→ Prompt: Repeat exactly the lines from the start of the material below up to and including the "y: the place towards the back." line.

→ Material provided:
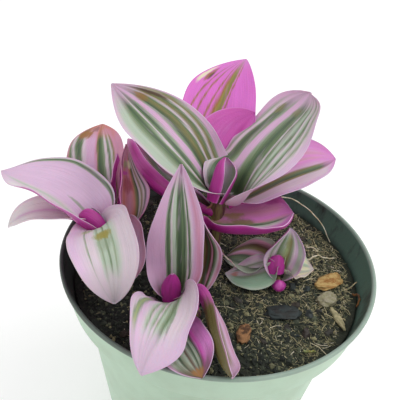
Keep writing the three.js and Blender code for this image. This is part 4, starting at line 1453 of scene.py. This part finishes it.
@dataclass
class Mix:
    """The potting mix: its rough surface, its crumbs, fibres and grains.

    Its outer side goes down to the height edge. neck and foot give the radius and height of the
    hidden wall's top and bottom inside the pot. dry is which way the fibres lie denser.
    """

    radius: float = 55.6
    level: float = 93.35
    relief: float = 1.5
    rings: int = 84
    sides: int = 200
    strewn: float = 53.4
    edge: float = 92.4
    neck: tuple[float, float] = (50.9, 92.3)
    foot: tuple[float, float] = (41.0, 3.6)
    lit_right: tuple[float, float, float] = (6.5, 3.5, 0.0)

    def height(self, x: float, y: float) -> float:
        """Gives the surface's height.

        Args:
            x: the place to the right.
            y: the place towards the back.

        Returns:
            The height in millimetres.
        """
        broad = noise.noise(Vector((x / 17, y / 17, 2.3)))
        lumps = noise.noise(Vector((x / 5.5, y / 5.5, 7.1)))
        fine = noise.noise(Vector((x / 1.9, y / 1.9, 4.4)))
        return self.level + self.relief * (0.45 * broad + 0.4 * lumps + 0.25 * fine)

    def surface(self) -> tuple[np.ndarray, list]:
        """Lays out the surface alone, in rings round its middle.

        Returns:
            Its points and faces.
        """
        points = [(0.0, 0.0, self.height(0, 0))]
        for ring in range(1, self.rings + 1):
            r = self.radius * ring / self.rings
            for side in range(self.sides):
                turn = 2 * math.pi * side / self.sides
                x, y = r * math.cos(turn), r * math.sin(turn)
                points.append((x, y, self.height(x, y)))
        faces = [(0, 1 + i, 1 + (i + 1) % self.sides) for i in range(self.sides)]
        for ring in range(self.rings - 1):
            a, b = 1 + ring * self.sides, 1 + (ring + 1) * self.sides
            for i in range(self.sides):
                j = (i + 1) % self.sides
                faces.append((a + i, b + i, b + j, a + j))
        return np.array(points), faces

    def build(self) -> None:
        """Makes the bed and all that is strewn on it."""
        points, faces = self.surface()
        rim = 1 + (self.rings - 1) * self.sides
        walls = []
        for radius, height in ((self.radius, self.edge), self.neck, self.foot):
            turn = np.arange(self.sides) * 2 * np.pi / self.sides
            walls.append(np.stack([radius * np.cos(turn), radius * np.sin(turn), 0 * turn + height], -1))
        start = len(points)
        closed = list(faces)
        for k in range(len(walls)):
            a = rim if k == 0 else start + (k - 1) * self.sides
            b = start + k * self.sides
            for i in range(self.sides):
                j = (i + 1) % self.sides
                closed.append((a + i, b + i, b + j, a + j))
        centre = start + len(walls) * self.sides
        last = start + (len(walls) - 1) * self.sides
        closed += [(centre, last + (i + 1) % self.sides, last + i) for i in range(self.sides)]
        body = np.vstack([points, *walls, [[0, 0, self.foot[1]]]])
        settle(new_object("potting_mix", body, closed, EarthFinish().material()), "soil", "soil")
        reach = np.hypot(points[:, 0], points[:, 1])
        inside = [face for face in faces if max(reach[i] for i in face) < self.strewn]
        host = new_object("mix_surface", points, inside, EarthFinish().material())
        self.strew_all(host)
        bpy.data.objects.remove(host)

    def strew_all(self, host: bpy.types.Object) -> None:
        """Strews crumbs, chips, fibres and grains over the surface.

        Args:
            host: the bare surface.
        """
        brown = ((0.0, T.BLACK_EARTH), (0.45, T.EARTH), (0.8, T.LOAM), (1.0, T.TAN))
        pale = ((0.0, T.EARTH), (0.3, T.LOAM), (0.65, T.TAN), (0.92, T.STRAW), (1.0, T.BONE))
        dark = ((0.0, T.SLATE), (0.5, T.UMBER), (1.0, T.EARTH))
        white = ((0.0, T.STONE), (1.0, T.BONE))
        beds = [
            Bed("fine_crumbs", 760000.0, 0.45, 1.5, GritFinish("crumb_earth", brown), 11),
            Bed("coarse_crumbs", 70000.0, 1.2, 2.6, GritFinish("lump_earth", brown), 23, 2),
            Bed("dark_chips", 6000.0, 2.2, 4.2, GritFinish("chip_dark", dark, 0.6), 37, 2),
            Bed("white_grains", 1800.0, 0.7, 1.5, GritFinish("grain_white", white, 0.8), 41),
            Bed("short_fibres", 2900000.0, 1.2, 3.8, GritFinish("fibre_tan", pale, 0.8), 53, bend=0.22),
            Bed("long_fibres", 480000.0, 3.0, 7.5, GritFinish("fibre_straw", pale, 0.75), 67, bend=0.3,
                thin=0.019),
        ]
        for bed in beds:
            bed.strew(host, self.lit_right)


@dataclass(frozen=True)
class ChipFinish:
    """Weathered bark, grit or wood, in bands along the piece."""

    name: str
    light: Tone
    dark: Tone
    rough: float = 0.85
    bands: float = 900.0

    def material(self) -> bpy.types.Material:
        """Makes the finish, in layers from dark to light.

        Returns:
            The material.
        """
        net = Net(self.name)
        place = net.place()
        x, y, z = net.axes(place)
        layer = net.noise(net.vector(x * 0.3, y * 0.5, z * 2.2), self.bands, 4.0, 0.65)
        speck = net.noise(place, 1300.0, 3.0, 0.7)
        colour = net.mix(net.step(layer, 0.4, 0.62), self.light, self.dark)
        net.finish(net.shade(colour, speck * 0.5 + 0.75), self.rough, layer + speck * 0.5, 0.4)
        return net.material


@dataclass
class Chip:
    """One loose bit lying on the mix."""

    name: str
    node: str
    slot: str
    at: tuple[float, float]
    size: tuple[float, float, float]
    turn: float
    finish: ChipFinish
    seed: float
    curl: float = 0.0

    def build(self) -> None:
        """Makes a rough flat flake, a little curled."""
        rows, sides = 26, 40
        swing = math.radians(self.turn)
        points = []
        for row in range(rows + 1):
            lat = math.pi * (row / rows - 0.5)
            for side in range(sides):
                lon = 2 * math.pi * side / sides
                p = Vector((math.cos(lat) * math.cos(lon), math.cos(lat) * math.sin(lon), math.sin(lat)))
                p = Vector(math.copysign(abs(c) ** 0.75, c) for c in p)
                rough = noise.noise(p * 1.7 + Vector((self.seed,) * 3)) * 0.3
                rough += noise.noise(p * 5.0 + Vector((self.seed + 5,) * 3)) * 0.12
                p = p * (1 + rough)
                x, y = p.x * self.size[0] / 2, p.y * self.size[1] / 2
                z = (p.z * 0.5 + 0.5) * self.size[2] + self.curl * (p.x * p.x + p.y * p.y)
                points.append((self.at[0] + x * math.cos(swing) - y * math.sin(swing),
                               self.at[1] + x * math.sin(swing) + y * math.cos(swing), BITS_LEVEL + z))
        piece = new_object(self.name, np.array(points), lump_faces(rows, sides), self.finish.material())
        settle(piece, self.slot, self.node)


CHIPS: list[Chip] = [
    Chip("orange_bark", "bark_orange", "bark", (44.8, -2.6), (12.6, 6.4, 2.3), 36,
         ChipFinish("bark_orange_wood", T.HONEY, T.OCHRE), 2.1, 0.4),
    Chip("grey_stone", "stone_grey", "stone", (43.2, -12.2), (7.6, 5.8, 2.6), 40,
         ChipFinish("stone_grey_grit", T.STONE, T.TAN, 0.8, 1200.0), 0.4),
    Chip("dark_bark", "bark_dark", "charred_bark", (26.2, -21.5), (12.6, 6.6, 2.0), 8,
         ChipFinish("bark_dark_wood", T.SLATE, T.BLACK_EARTH, 0.6), 3.3),
    Chip("brown_bark", "bark_brown", "bark", (12.2, -33.5), (4.4, 8.2, 2.0), -12,
         ChipFinish("bark_brown_wood", T.BARK, T.BROWN), 1.7),
    Chip("pale_splinter", "splinter_pale", "splinter", (46, -20.5), (2.4, 9.8, 1.6), 22,
         ChipFinish("splinter_wood", T.STRAW, T.TAN), 2.6),
]


@dataclass
class Root:
    """A thin root or withered strand, laid along a few points."""

    name: str
    path: list[tuple[float, float, float]]
    radius: float
    light: Tone
    dark: Tone
    slot: str = "root"
    nodes: tuple[str, ...] = ()

    def build(self) -> None:
        """Makes the strand with a slight wander and taper."""
        path = catmull(self.path, 14)
        for number, point in enumerate(path):
            sway = Vector((number * 0.21, self.radius * 30, 1.7))
            path[number] = point + np.array([noise.noise(sway), noise.noise(sway + Vector((9, 0, 0))),
                                             noise.noise(sway + Vector((0, 9, 0)))]) * 0.35
        share = np.linspace(0, 1, len(path))
        radii = self.radius * (1 - 0.35 * share) * (1 + 0.12 * np.sin(share * 37))
        points, faces = tube(path, radii, 9)
        finish = StemFinish(self.light, self.dark, 0.6)
        piece = new_object(self.name, points, faces, finish.material(self.name + "_skin"))
        settle(piece, self.slot, *self.nodes)


ROOTS: list[Root] = [
    Root("pale_aerial_root", [(3.5, 9.5, 113), (13, 20, 114.5), (25, 28, 112), (34, 30.6, 108),
                              (43, 27.2, 102), (49, 24, 94.1)], 0.3, T.BONE, T.STRAW, nodes=("aerial_root",)),
    Root("brown_curl", [(53.6, -7.6, 94.2), (54.6, -9.2, 96.2), (54.9, -11.2, 96.4), (54.2, -13.4, 94.2)],
         0.5, T.OCHRE, T.BROWN, "soil"),
    Root("straw_right", [(50.4, -6.2, 94.3), (53.2, -4.4, 95.4), (55.2, -2.6, 96.6)], 0.3, T.STRAW, T.TAN,
         "soil"),
    Root("straw_back", [(37.8, 17.8, 94.2), (40.2, 17.4, 94.9), (42.8, 16.1, 94.3)], 0.34, T.BONE, T.STRAW,
         "soil"),
    Root("pale_root_right", [(38, 10, 94), (42, 12.6, 94.7), (46, 12, 94.5), (49.7, 13.5, 94)], 0.4, T.BONE,
         T.STRAW, "soil"),
    Root("pale_root_left", [(-2.5, -2, 106), (1, -4.5, 104.5), (5, -6, 102.4), (8, -6, 99)], 0.35, T.BONE,
         T.ROSE, "soil"),
    Root("red_strand", [(-18, 6, 94), (-16, 3, 99), (-10, 1, 104), (-4, 1.4, 108)], 0.5, T.BARK, T.PLUM,
         "soil"),
    Root("red_strand_low", [(-22, -2, 94), (-17, -3, 98), (-10, -1.5, 101), (-3, 1, 104)], 0.45, T.BROWN,
         T.WINE, "soil"),
    Root("green_bit", [(32.6, -37.2, 94.1), (34.6, -37.6, 95.2), (36.4, -36.6, 94.2)], 0.45, T.LIME, T.MOSS,
         "soil"),
]


@dataclass
class Studio:
    """The pale floor, the soft lights and the camera at the photograph's angle.

    at is the camera's place in millimetres, and aim what the lamps face, in metres as their places
    are. sky and floor_glow are strengths.
    """

    at: tuple[float, float, float] = (0.0, -137.0, 217.6)
    yaw: float = -3.67
    pitch: float = 34.2
    roll: float = 4.97
    lens: float = 40.5
    sky: float = 0.86
    floor_glow: float = 0.32
    floor_reach: float = 9000
    aim: tuple[float, float, float] = (0, 0, 0.1)

    def camera(self) -> None:
        """Sets up the camera."""
        yaw, pitch, roll = (math.radians(a) for a in (self.yaw, self.pitch, self.roll))
        ahead = Vector((math.sin(yaw) * math.cos(pitch), math.cos(yaw) * math.cos(pitch), -math.sin(pitch)))
        level = Vector((math.cos(yaw), -math.sin(yaw), 0))
        top = level.cross(ahead)
        right = level * math.cos(roll) + top * math.sin(roll)
        up = top * math.cos(roll) - level * math.sin(roll)
        data = bpy.data.cameras.new("camera")
        data.sensor_width, data.lens, data.clip_start = 36, self.lens, 0.005
        camera = bpy.data.objects.new("camera", data)
        bpy.context.scene.collection.objects.link(camera)
        turn = Matrix((right, up, -ahead)).transposed().to_4x4()
        camera.matrix_world = Matrix.Translation(Vector(self.at) * MM) @ turn
        bpy.context.scene.camera = camera

    def lamp(self, name: str, at: tuple[float, float, float], size: float, power: float) -> None:
        """Hangs one soft lamp that faces the plant.

        Args:
            name: the lamp's name.
            at: its place in metres.
            size: its side in metres.
            power: its power in watts.
        """
        data = bpy.data.lights.new(name, "AREA")
        data.shape, data.size, data.energy = "SQUARE", size, power
        lamp = bpy.data.objects.new(name, data)
        bpy.context.scene.collection.objects.link(lamp)
        aim = Vector(self.aim) - Vector(at)
        lamp.matrix_world = Matrix.Translation(Vector(at)) @ aim.to_track_quat("-Z", "Y").to_matrix().to_4x4()

    def build(self) -> None:
        """Makes the floor, the sky light and the lamps."""
        self.camera()
        net = Net("pale_floor", Emission_Strength=self.floor_glow)
        net.shader.inputs["Emission Color"].default_value = T.WHITE.linear()
        net.finish(T.FLOOR, 0.95, None)
        far = self.floor_reach
        corners = np.array([(-far, -far, 0), (far, -far, 0), (far, far, 0), (-far, far, 0)])
        floor = new_object("floor", corners, [(0, 1, 2, 3)], net.material)
        world = bpy.data.worlds.new("studio")
        world.use_nodes = True
        light = world.node_tree.nodes["Background"].inputs
        light["Color"].default_value = (1.0, 1.0, 1.0, 1.0)
        light["Strength"].default_value = self.sky
        bpy.context.scene.world = world
        self.lamp("key", at=(0.8, 0.1, 1.3), size=0.9, power=7.4)
        self.lamp("fill", at=(-0.9, -0.9, 0.9), size=1.2, power=1.5)
        view = bpy.context.scene.view_settings
        view.view_transform, view.look = "Standard", "None"


SHOOTS: list[Shoot] = [
    Shoot("main", "leafy_stem_main", [(-2, 2, 78), (-2, 2, 100), (-1.8, 3.4, 113), (-2.2, 5, 125)],
          (2.6, 2.8), MAIN_LEAVES),
    Shoot("left", "leafy_stem_left", [(-29, 0, 78), (-32, -2, 94), (-37, -4, 103), (-46, -5.5, 108.5),
                                      (-49, -4.5, 112)], (2.4, 2.6), LEFT_LEAVES),
    Shoot("front", "leafy_stem_front", [(-4, -24, 78), (-5, -26, 92), (-8, -29, 96), (-13, -30, 99)],
          (2.4, 2.6), FRONT_LEAVES),
    Shoot("small", "leafy_stem_small", [(22, 2, 78), (22, 2, 92), (23.4, -1.8, 97), (24, -5.6, 100.8)],
          (1.8, 2.0), SMALL_LEAVES),
]


def main() -> None:
    """Builds the studio, then the pot, the mix, the shoots and the loose bits."""
    logging.basicConfig(level=logging.INFO, format="%(name)s %(message)s")
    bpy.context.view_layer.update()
    Studio().build()
    Pot().build()
    Mix().build()
    for shoot in SHOOTS:
        shoot.build()
    Bud().build()
    for chip in CHIPS:
        chip.build()
    for root in ROOTS:
        root.build()


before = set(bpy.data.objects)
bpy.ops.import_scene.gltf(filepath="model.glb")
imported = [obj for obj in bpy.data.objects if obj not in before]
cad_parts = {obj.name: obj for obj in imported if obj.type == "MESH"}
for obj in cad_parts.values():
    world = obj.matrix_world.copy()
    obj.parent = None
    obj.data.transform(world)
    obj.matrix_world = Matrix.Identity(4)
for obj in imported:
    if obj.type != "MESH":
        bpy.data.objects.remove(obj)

if __name__ == "__main__":
    main()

→ Problem solution:
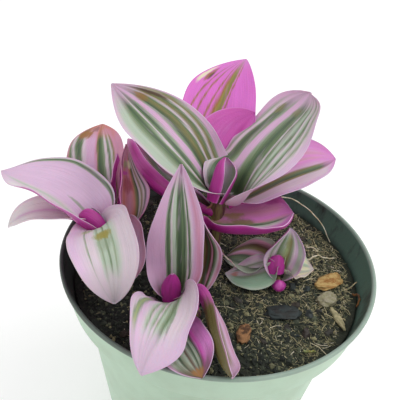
Keep writing the three.js and Blender code for this image. This is part 4, starting at line 1453 of scene.py. This part finishes it.
@dataclass
class Mix:
    """The potting mix: its rough surface, its crumbs, fibres and grains.

    Its outer side goes down to the height edge. neck and foot give the radius and height of the
    hidden wall's top and bottom inside the pot. dry is which way the fibres lie denser.
    """

    radius: float = 55.6
    level: float = 93.35
    relief: float = 1.5
    rings: int = 84
    sides: int = 200
    strewn: float = 53.4
    edge: float = 92.4
    neck: tuple[float, float] = (50.9, 92.3)
    foot: tuple[float, float] = (41.0, 3.6)
    lit_right: tuple[float, float, float] = (6.5, 3.5, 0.0)

    def height(self, x: float, y: float) -> float:
        """Gives the surface's height.

        Args:
            x: the place to the right.
            y: the place towards the back.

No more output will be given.